After a bloody Civil War following independence in early 1918, Finland distanced herself from her eastern neighbour, Soviet Union, and went to war against it in winter 1939–40. The Finnish army held out against the massive Red Army and a total occupation of Finland was prevented, but a vital part of the south-eastern territory, Karelia, was ceded to the USSR, with its population displaced and resettled elsewhere in Finland. After a short interlude of peace, the war against the Soviet Union broke out again in mid–1941, now as part of World War II, with Finland allied with Nazi Germany. Finland came out of the war in 1944 with greater loss of life and territory than after the Winter War, but retained her independence.
After WWII Finland adopted a new foreign policy based on a Treaty of Friendship and Co-operation with the Soviet Union adopted by the Parliament in 1948. The country declined Marshall Plan assistance, did not join NATO and tried to remain neutral in the Cold War conflicts. Finland was one of the first countries to grant diplomatic recognition to the People’s Republic of China in early 1950. In the 1970s Finland promoted détente between East and West, hosting the Conference on Security and Co-operation in Europe (CSCE), which culminated in its Final Act signed at a summit in the Finlandia Hall, Helsinki on 1 August 1975. After the collapse of the USSR, Finland remained militarily non-aligned until 2022, when Russia’s invasion of Ukraine occasioned a dramatic reversal of public opinion hitherto opposed to NATO membership to support for the military alliance – a “NATO tsunami” determining Finland’s Path to NATO Membership.
The history of Finland adds many unusual aspects to European history. One central to media and communication scholars is the world’s first freedom of information law passed in the Kingdom of Sweden in 1766. Among its prime movers were Finnish liberals in the Diet and its concept was developed by a Finnish-born intellectual – see The Legacy of Peter Forsskål, which also provides a history of the development of press freedom in Finland.

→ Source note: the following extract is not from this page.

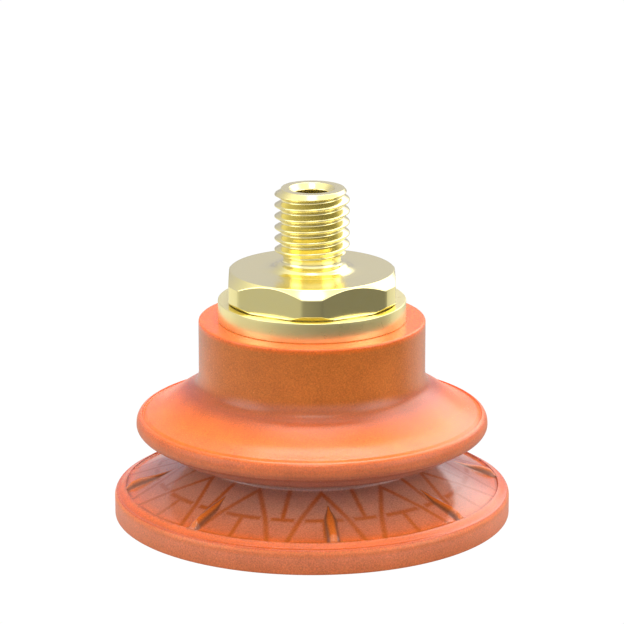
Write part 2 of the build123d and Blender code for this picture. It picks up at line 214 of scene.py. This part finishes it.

This historical legacy has caused Finland to rank high in the World Press Freedom Index. Finland is listed as the number one country in the World Happiness Report 2023, for the fifth time in succession. Although critical scholars may be skeptical of such rankings – like those of democracy, press freedom, etc. – this is indeed a notable aspect of Finnish society, in fact paradoxical, since Finns are widely seen to be quiet and reserved people with a predisposition to melancholy.
Concise information on Finland is available at This is Finland and Information about Finland.
Tampere is located 180 kilometres north-west of the capital city of Helsinki. The city of Tampere, with seven adjacent municipalities, including Nokia, constitutes the Tampere Region, which has a population of nearly 400,000. As the second city in Finland, Tampere, with its 250,000 inhabitants, is proud to be the largest inland city in the Nordic countries.
Tampere was founded by the Swedish King Gustav III in 1779 on the rapids between two vast lakes to harness the hydropower from the 18-metre difference in water level, giving rise to the country’s first sawmill and papermill. During the Czarist period in the 19th century the city grew into a dynamic industrial centre with the Finlayson cotton factory as its flagship, followed by mechanical engineering in the early 20th century and thereafter IT industries, including Nokia. For good reason it is called “the Manchester of Finland”.
Tampere aims to be carbon neutral by 2030. The objective of carbon neutrality will be taken into account in all the city’s operations, purchasing and investments. As a city of sustainable growth, Tampere recognizes the importance of urban and wild nature, biodiversity and the responsible use of natural resources. Tampere has also been a Fairtrade City since 2008.
Concise information on Tampere is available here. For a short introduction to the city on video, see here.
The main host of the Conference is Tampere University, with its main building across the road from the Tampere Hall, Scandinavia’s largest concert hall, and just one block from the new Nokia Arena. It was built in 1960, when the College of Social Sciences, founded in 1925, was transferred from Helsinki to Tampere as a measure of decentralizing higher education in Finland. A separate University of Technology was established in Tampere in the early 1970s. The two universities were merged in 2019, with Tampere Polytechnic as the third party, to become the second largest university in Finland, TAU. For a short video on TAU, see here.
Of the seven faculties, the Conference is hosted by the Faculty of Information Technology and Communication, ITC, and its Communication Sciences Unit. This division of the ITC Faculty includes the Bachelor’s, Master’s and Doctoral programmes in journalism, media, cultural studies, game studies, speech communication, library and information science as well as theatre arts. Journalism was one of the first professional training programmes to be established at the College of Social Sciences in 1925 – not only as the first in Finland but in the Nordic countries as a whole. The Bachelor’s degree was expanded in the late 1940s to a Master’s degree with a professorship in journalism – the first of its kind in the Nordic countries. Library and information studies, established at the College in the 1950s, was likewise a pioneer in its field. After its transfer from Helsinki to Tampere, the College was transformed into a fully-fledged university, which in 1966 established among others a professorship in computer science – again, the first in the Nordic countries.
As the oldest and largest centre for media and communication research in Finland, Tampere University is closely associated with the rest of the field. There are wide degree programmes in the universities of Helsinki and Jyväskylä and focused programmes in Aalto University in Helsinki and at the universities of Vaasa, Oulu and Rovaniemi. The Finnish Association for Media and Communication Studies organizes national conventions and publishes a quarterly journal in Finnish entitled Media & viestintä (online, with English abstracts of peer reviewed articles).